By Hans Ebert
There was news today that Canto Pop superstar Aaron Kwok, one of this music genre’s “Four Heavenly Kings”, will stage and stream an online fundraising concert on Saturday. Being an actor and dancer, proceeds will go towards helping local dancers and film crews hit hard by the coronavirus pandemic. It’s something to be applauded.
It’s also something that Hong Kong musicians who are not part of the Canto Pop fraternity should take on board with their present and future careers in Hong Kong in mind.
Without turning this into a history lesson on how and when Canto Pop happened- a term created by yours truly when writing for the American trade publication Billboard- this became the sound of Hong Kong and made millionaires of many- artists who, today are mega celebrities along with now-retired music executives, songwriters who wrote for all the big name artists, television and film executives who came along for the ride etc. It was big banquet of business opportunities. It was also pretty much a closed shop.
Everyone involved in keeping Canto Pop alive have enjoyed various slices of a very lucrative pie. Canto Pop is still very much alive and kicking and is well supported by the Chinese media and, of course, local audiences who grew up listening to its artists.
A few weeks ago, Canto Pop pioneer Sam Hui streamed a ‘live’ one hour special from the rooftop of the Harbour City shopping complex which attracted a global audience of almost 3 million viewers.
Online donations raised HK$72,000 whereas Hui donated HK$250,000 himself and with all this going to workers from sound production company Tom Lee Engineering who have also lost their jobs due to the pandemic.
This leads to what was mentioned here a few weeks ago- for the rest of Hong Kong’s very international music community- largely a giggling community- to come together to create something unique to make itself seen and heard and be more than it is by creating its own “brand personality”. By being a business and run by those experienced in the music industry- today’s music industry and not a waltz through yesterday.
A few musician friends contacted for the project and property I had in mind were up for it, and, understandably, wished to be paid for their services. That’s a given. It’s business and there’s no such thing as a free lunch.
Unfortunately, musicians wanted for their talent and who would also have been paid- $3,000 for two hours of session work- didn’t even have the courtesy to respond.
When they did get back after prodding with an answer, it was decided to move the project to Australia and work with musicians I have worked with and with the concept being tweaked.
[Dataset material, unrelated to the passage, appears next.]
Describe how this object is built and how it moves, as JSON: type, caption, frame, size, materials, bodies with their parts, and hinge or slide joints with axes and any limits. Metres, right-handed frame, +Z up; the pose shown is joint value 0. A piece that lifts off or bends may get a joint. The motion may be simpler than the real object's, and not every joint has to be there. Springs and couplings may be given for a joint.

The bottom line is that though not part of the Canto Pop fraternity, there’s even more of a need for especially gigging musicians to have some ownership of an alternative and unique music product. It just makes business sense when venues for ‘live’ music are going through their own problems.
This should have happened decades ago, but for various reasons, it never did. Nothing new was able to be created to build up a big enough audience and bring in financial support groups in the way of sponsors and business partners.
It’s not too late to make this happen during these days when everything is changing and up in the air. All this ‘live’ streaming of music is a nice gesture, but unless a marquee value name and good for branding, it doesn’t pay the rent. It doesn’t even buy one a cuppa coffee.
Let’s also not forget that God helps those who help themselves- and especially those who come together to be One and help each other.